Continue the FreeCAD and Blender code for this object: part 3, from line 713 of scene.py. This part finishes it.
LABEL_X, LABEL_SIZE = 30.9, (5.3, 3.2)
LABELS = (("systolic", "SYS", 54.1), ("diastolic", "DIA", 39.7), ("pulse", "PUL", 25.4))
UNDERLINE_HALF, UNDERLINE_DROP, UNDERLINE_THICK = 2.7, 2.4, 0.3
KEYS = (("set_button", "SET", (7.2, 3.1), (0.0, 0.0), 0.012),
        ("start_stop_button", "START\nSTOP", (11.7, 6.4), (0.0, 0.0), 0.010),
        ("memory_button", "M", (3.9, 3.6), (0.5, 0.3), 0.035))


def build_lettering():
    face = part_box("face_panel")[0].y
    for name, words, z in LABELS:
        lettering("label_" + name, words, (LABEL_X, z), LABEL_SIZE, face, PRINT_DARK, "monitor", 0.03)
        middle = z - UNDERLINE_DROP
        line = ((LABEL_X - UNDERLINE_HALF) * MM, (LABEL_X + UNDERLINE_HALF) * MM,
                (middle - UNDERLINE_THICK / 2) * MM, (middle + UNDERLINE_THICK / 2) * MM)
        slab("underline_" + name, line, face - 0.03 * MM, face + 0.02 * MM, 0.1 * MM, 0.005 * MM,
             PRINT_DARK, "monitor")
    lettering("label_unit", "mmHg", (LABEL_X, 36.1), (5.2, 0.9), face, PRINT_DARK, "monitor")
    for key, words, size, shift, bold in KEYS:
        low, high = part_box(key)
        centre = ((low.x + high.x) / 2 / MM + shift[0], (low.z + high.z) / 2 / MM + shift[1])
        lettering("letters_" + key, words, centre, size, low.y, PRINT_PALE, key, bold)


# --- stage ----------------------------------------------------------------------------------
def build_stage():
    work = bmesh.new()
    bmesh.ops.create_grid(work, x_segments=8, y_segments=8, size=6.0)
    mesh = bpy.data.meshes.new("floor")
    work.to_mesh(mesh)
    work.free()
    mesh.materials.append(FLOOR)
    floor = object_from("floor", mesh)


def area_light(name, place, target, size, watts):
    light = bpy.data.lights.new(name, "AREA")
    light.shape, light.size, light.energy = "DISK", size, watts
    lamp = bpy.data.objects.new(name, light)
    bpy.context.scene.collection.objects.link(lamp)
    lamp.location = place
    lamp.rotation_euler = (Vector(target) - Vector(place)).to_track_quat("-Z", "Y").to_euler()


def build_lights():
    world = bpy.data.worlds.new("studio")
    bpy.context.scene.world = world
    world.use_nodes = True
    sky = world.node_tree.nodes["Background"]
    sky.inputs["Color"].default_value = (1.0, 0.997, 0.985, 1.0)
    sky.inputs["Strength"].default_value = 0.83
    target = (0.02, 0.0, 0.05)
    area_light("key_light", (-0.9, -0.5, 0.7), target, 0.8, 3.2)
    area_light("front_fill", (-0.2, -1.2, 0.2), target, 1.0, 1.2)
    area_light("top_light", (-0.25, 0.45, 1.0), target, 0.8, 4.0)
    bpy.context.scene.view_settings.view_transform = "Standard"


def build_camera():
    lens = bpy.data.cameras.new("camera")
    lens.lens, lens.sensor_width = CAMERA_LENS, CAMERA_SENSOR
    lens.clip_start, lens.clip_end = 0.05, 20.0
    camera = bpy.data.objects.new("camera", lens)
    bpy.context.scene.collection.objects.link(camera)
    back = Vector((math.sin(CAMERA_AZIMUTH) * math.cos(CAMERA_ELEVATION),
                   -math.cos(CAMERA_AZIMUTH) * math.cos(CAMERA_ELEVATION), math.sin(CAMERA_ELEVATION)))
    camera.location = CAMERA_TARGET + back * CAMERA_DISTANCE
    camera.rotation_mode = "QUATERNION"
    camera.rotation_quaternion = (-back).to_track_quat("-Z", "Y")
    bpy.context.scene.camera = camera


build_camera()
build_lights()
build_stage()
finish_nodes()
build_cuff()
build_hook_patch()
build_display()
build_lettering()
------
→ **WHAT YOU ARE ASKED TO DO**
Each line of the listing above should be output exactly.

→ **REPLY TO THE EXERCISE**
Continue the FreeCAD and Blender code for this object: part 3, from line 713 of scene.py. This part finishes it.
LABEL_X, LABEL_SIZE = 30.9, (5.3, 3.2)
LABELS = (("systolic", "SYS", 54.1), ("diastolic", "DIA", 39.7), ("pulse", "PUL", 25.4))
UNDERLINE_HALF, UNDERLINE_DROP, UNDERLINE_THICK = 2.7, 2.4, 0.3
KEYS = (("set_button", "SET", (7.2, 3.1), (0.0, 0.0), 0.012),
        ("start_stop_button", "START\nSTOP", (11.7, 6.4), (0.0, 0.0), 0.010),
        ("memory_button", "M", (3.9, 3.6), (0.5, 0.3), 0.035))


def build_lettering():
    face = part_box("face_panel")[0].y
    for name, words, z in LABELS:
        lettering("label_" + name, words, (LABEL_X, z), LABEL_SIZE, face, PRINT_DARK, "monitor", 0.03)
        middle = z - UNDERLINE_DROP
        line = ((LABEL_X - UNDERLINE_HALF) * MM, (LABEL_X + UNDERLINE_HALF) * MM,
                (middle - UNDERLINE_THICK / 2) * MM, (middle + UNDERLINE_THICK / 2) * MM)
        slab("underline_" + name, line, face - 0.03 * MM, face + 0.02 * MM, 0.1 * MM, 0.005 * MM,
             PRINT_DARK, "monitor")
    lettering("label_unit", "mmHg", (LABEL_X, 36.1), (5.2, 0.9), face, PRINT_DARK, "monitor")
    for key, words, size, shift, bold in KEYS:
        low, high = part_box(key)
        centre = ((low.x + high.x) / 2 / MM + shift[0], (low.z + high.z) / 2 / MM + shift[1])
        lettering("letters_" + key, words, centre, size, low.y, PRINT_PALE, key, bold)


# --- stage ----------------------------------------------------------------------------------
def build_stage():
    work = bmesh.new()
    bmesh.ops.create_grid(work, x_segments=8, y_segments=8, size=6.0)
    mesh = bpy.data.meshes.new("floor")
    work.to_mesh(mesh)
    work.free()
    mesh.materials.append(FLOOR)
    floor = object_from("floor", mesh)


def area_light(name, place, target, size, watts):
    light = bpy.data.lights.new(name, "AREA")
    light.shape, light.size, light.energy = "DISK", size, watts
    lamp = bpy.data.objects.new(name, light)
    bpy.context.scene.collection.objects.link(lamp)
    lamp.location = place
    lamp.rotation_euler = (Vector(target) - Vector(place)).to_track_quat("-Z", "Y").to_euler()


def build_lights():
    world = bpy.data.worlds.new("studio")
    bpy.context.scene.world = world
    world.use_nodes = True
    sky = world.node_tree.nodes["Background"]
    sky.inputs["Color"].default_value = (1.0, 0.997, 0.985, 1.0)
    sky.inputs["Strength"].default_value = 0.83
    target = (0.02, 0.0, 0.05)
    area_light("key_light", (-0.9, -0.5, 0.7), target, 0.8, 3.2)
    area_light("front_fill", (-0.2, -1.2, 0.2), target, 1.0, 1.2)
    area_light("top_light", (-0.25, 0.45, 1.0), target, 0.8, 4.0)
    bpy.context.scene.view_settings.view_transform = "Standard"


def build_camera():
    lens = bpy.data.cameras.new("camera")
    lens.lens, lens.sensor_width = CAMERA_LENS, CAMERA_SENSOR
    lens.clip_start, lens.clip_end = 0.05, 20.0
    camera = bpy.data.objects.new("camera", lens)
    bpy.context.scene.collection.objects.link(camera)
    back = Vector((math.sin(CAMERA_AZIMUTH) * math.cos(CAMERA_ELEVATION),
                   -math.cos(CAMERA_AZIMUTH) * math.cos(CAMERA_ELEVATION), math.sin(CAMERA_ELEVATION)))
    camera.location = CAMERA_TARGET + back * CAMERA_DISTANCE
    camera.rotation_mode = "QUATERNION"
    camera.rotation_quaternion = (-back).to_track_quat("-Z", "Y")
    bpy.context.scene.camera = camera


build_camera()
build_lights()
build_stage()
finish_nodes()
build_cuff()
build_hook_patch()
build_display()
build_lettering()